Che dovrà sparire, perché il governo ieri ha deciso che nel 2014 sarà pagato solo il 60% dei 91 milioni previsti, solo il 50% nel 2015 e solo il 40% nel 2016. Una diminuzione graduale che sta già facendo rischiare il posto di lavoro ai dipendenti dei partiti, e che si spiega con il fatto che solo nel 2017 potranno essere erogate le somme che i cittadini destineranno al finanziamento della politica con il meccanismo del due per mille dell’imposta sul reddito, con la possibilità di scegliersi il partito da sovvenzionare. Come per il sostentamento alle chiese, anche in questo caso è previsto che il cosiddetto «inoptato» venga ripartito proporzionalmente alle scelte fatte, e tra i partiti in proporzione ai risultati elettorali. Sul punto si è concentrata la polemica di chi giudica ingiusto questo meccanismo, perché finisce col girare ai partiti anche i contributi di chi non li avrebbe scelti. È assai improbabile però che i cittadini faranno la fila per firmare in favore della politica – per gli scandali cui hanno dovuto assistere ma anche per questa cattiva pedagogia. In ogni caso il ministro Quagliariello ieri ha indicato un tetto massimo per il meccanismo del due per mille: 61 milioni. La riduzione, cioè, potrebbe essere di un terzo rispetto alle somme garantite oggi. Ma questo solo nell’eventualità – ripetiamo, molto remota – in cui tutti i contribuenti italiani scegliessero di aiutare i partiti.

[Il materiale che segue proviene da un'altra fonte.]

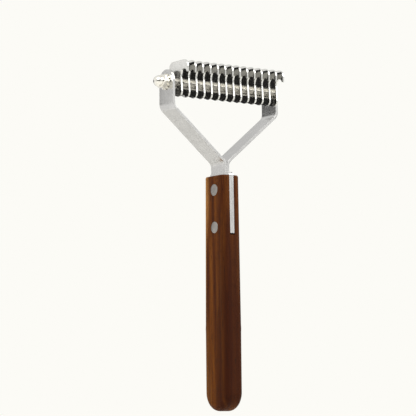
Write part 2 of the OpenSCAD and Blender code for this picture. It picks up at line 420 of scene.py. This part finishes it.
def nickel_plate():
    """Nickel-plated steel, barrel-polished: almost a mirror, with a warm white tint."""
    return worked_steel("barrel-polished nickel plate", "#E9E6DD", "#DEDBD2", 0.1,
                        (1.5 * mm, 1.5 * mm, 1.5 * mm), 0.004 * mm, wear=0.03)


# ---- pieces ----
def make_handle(material):
    """Slab with a round butt, a tapered upper half, rounded long edges, slot and rivet seats."""
    piece = block("walnut_handle", wood_low, wood_high)
    top = wood_high.z
    half_t = wood_high.x
    half_d = wood_high.y
    with shaping(piece):
        cut_plane((0, 0, grip_z), (0, 0, 1))
        pick("VERT", lambda v: v.co.z > top - hair)
        bpy.ops.transform.resize(value=(1, handle_top_depth / (2 * half_d), 1),
                                 center_override=(0, 0, top))
        pick("EDGE", lambda e: along_x(e) and middle(e).z < hair)
        bpy.ops.mesh.bevel(offset=half_d * nearly_all, segments=20, affect="EDGES")
        pick("EDGE", lambda e: not along_x(e) and abs(middle(e).x) > half_t - hair
             and middle(e).z < top - hair)
        bpy.ops.mesh.bevel(offset=handle_edge_r, segments=8, affect="EDGES")
        pick("FACE", lambda f: f.normal.z > 0.9 and middle(f).z > top - hair)
        bpy.ops.mesh.region_to_loop()
        bpy.ops.mesh.bevel(offset=handle_rim_r, segments=4, affect="EDGES")
        bpy.ops.mesh.select_all(action="SELECT")
        bpy.ops.mesh.remove_doubles(threshold=hair)
    slot_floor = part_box("left_arm")[0].z - slot_gap
    half_slot = strip_t + touch
    seat_gap = 0.1 * mm
    combine(piece, block("saw", (-half_slot, -half_d * 2, slot_floor),
                         (half_slot, half_d * 2, top * 2)))
    for node in ("upper_rivet_sleeve", "lower_rivet_sleeve"):
        low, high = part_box(node)
        y, z = (low.y + high.y) / 2, (low.z + high.z) / 2
        combine(piece, rod("drill", -half_t * 2, half_t * 2, rivet_r + touch, y, z, 48))
        for side in (-1, 1):
            ends = sorted((side * (half_t - rivet_head_t - touch), side * half_t * 2))
            combine(piece, rod("seat", *ends, rivet_head_r + seat_gap, y, z))
    ease(piece, slot_edge_r, 2, 50)
    smooth(piece)
    fit(piece, "tool", material, "handle")


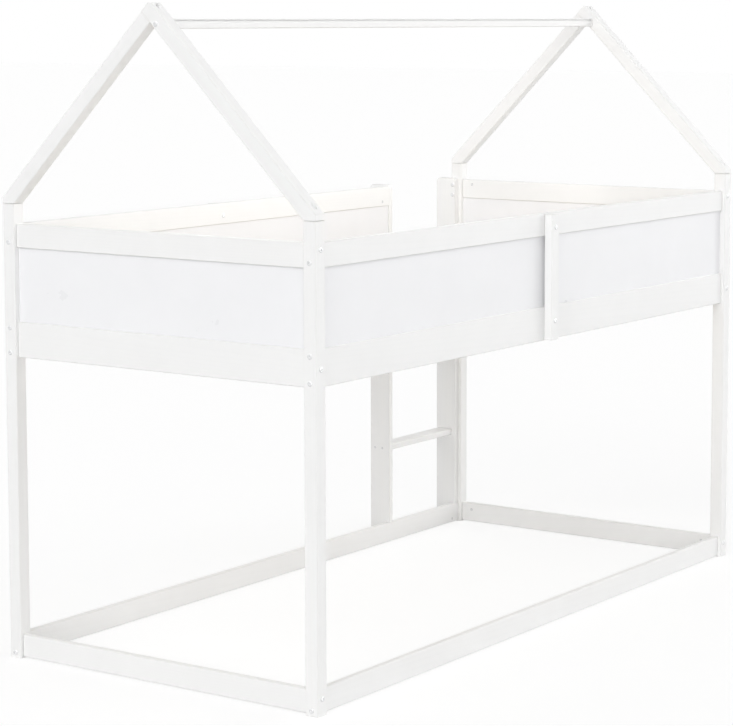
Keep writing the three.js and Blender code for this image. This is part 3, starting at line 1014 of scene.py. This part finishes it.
def makeSun(name, heading, height, strength):
    heading, height = math.radians(heading), math.radians(height)
    level = math.cos(height)
    towards = Vector((math.sin(heading) * level, -math.cos(heading) * level, math.sin(height)))
    turn = towards.to_track_quat("Z", "Y").to_euler()
    bpy.ops.object.light_add(type="SUN", location=studio["sunDistance"] * towards, rotation=turn)
    sun = bpy.context.object
    sun.name = f"sun_{name}"
    sun.data.energy = strength
    sun.data.angle = math.radians(studio["sunSpread"])


def makeStudio():
    deselectAll()
    bpy.ops.mesh.primitive_plane_add(size=studio["floorSize"], location=(0, 0, -studio["floorDrop"]))
    floor = bpy.context.object
    floor.name = "studio_floor"
    material, tree, _ = startMaterial("studio_floor")
    tree.nodes.remove(tree.nodes["Principled BSDF"])
    seen = seenDirectly(tree)
    level = remap(tree, seen, 0.0, 1.0, studio["floorColour"], studio["floorShade"])
    diffuse = addNode(tree, "ShaderNodeBsdfDiffuse", {"Color": level})
    glowing = calc(tree, "MULTIPLY", seen, studio["floorGlow"])
    glow = addNode(tree, "ShaderNodeEmission", {"Strength": glowing})
    both = addNode(tree, "ShaderNodeAddShader", {0: diffuse.outputs[0], 1: glow.outputs[0]})
    tree.links.new(both.outputs[0], tree.nodes["Material Output"].inputs["Surface"])
    floor.data.materials.append(material)

    world = bpy.data.worlds.new("studio")
    bpy.context.scene.world = world
    world.use_nodes = True
    tree = world.node_tree
    strength = remap(tree, seenDirectly(tree), 0.0, 1.0, studio["worldStrength"], 1.0)
    background = tree.nodes["Background"]
    background.inputs["Color"].default_value = (1, 1, 1, 1)
    tree.links.new(strength, background.inputs["Strength"])

    for name, (heading, height, strength) in studio["suns"].items():
        makeSun(name, heading, height, strength)
    makeStrip("strip_entry", 1, studio["stripPower"])
    makeStrip("strip_closed", -1, studio["stripPower"] * studio["stripShare"])
    print("studio made")


bpy.context.scene.view_settings.view_transform = "Standard"
makeCamera()
makeTimber()
makeSolidBolts()
makeRailBolts()
makeStileAndApexNuts()
makeScrews()
makeStudio()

La riforma immaginata dal governo delle larghe intese poggia invece su un altro pilastro: il contributo dei privati alle formazioni politiche. Consentito alle persone fisiche e detraibile al 53% fino a 5mila euro e al 26% fino a 20mila euro. Anche le società potranno contribuire, detraendo il 26% per versamenti (tracciabili) fino a 100mila euro. Non c’è un limite alla contribuzione, solo un limite allo sconto fiscale. La legge attuale prevede che vengano resi pubblici solo i versamenti superiori ai 50mila euro, e consente la detrazione in caso di versamento a qualunque partito. Con la nuova legge solo i versamenti ai partiti con uno statuto in regola, – che contenga le modalità di partecipazione alla vita politica interna – e regolarmente iscritti in un apposito registro, garantiranno lo sconto fiscale. Oggi il fisco concede sconti più bassi, ma privati e imprenditori finanziano già la politica, per un totale di 40 milioni di euro alle ultime elezioni. Meglio che in Inghilterra, dove alle elezioni del 2010 i partiti ricevettero contributi per 30 milioni di euro. In Inghilterra, però, è previsto anche un contributo pubblico ai partiti di opposizione (7 milioni al Labour party nel 2011-12), i cosiddetti Short money con i quali si riequilibra il vantaggio della maggioranza. Un rimborso per le spese elettorali è previsto in Germania in ragione di 85 centesimi per ogni voto (fino a 4 milioni, poi i centesimi scendono a 70), in Francia – circa 80 milioni di euro nel 2012 di contributi pubblici diretti – e in Spagna – 65 milioni nel 2012. In Italia nulla del genere più.

Incaricato di applicare la spending review ai partiti, Giuliano Amato ha consegnato al governo Monti un rapporto complessivo sul tema solo l’anno scorso. Concludendo che «non esiste ordinamento democratico che non preveda un accettabile finanziamento pubblico del momento elettorale come garanzia minima di uguaglianza delle chances di partecipazione di tutti alla vita politica». Nemmeno gli Stati uniti, dove sono i candidati a rinunciare ai finanziamenti elettorali perché preferiscono i soldi delle lobby, come quella delle armi. L’Italia, con le larghe intese, può fare di più.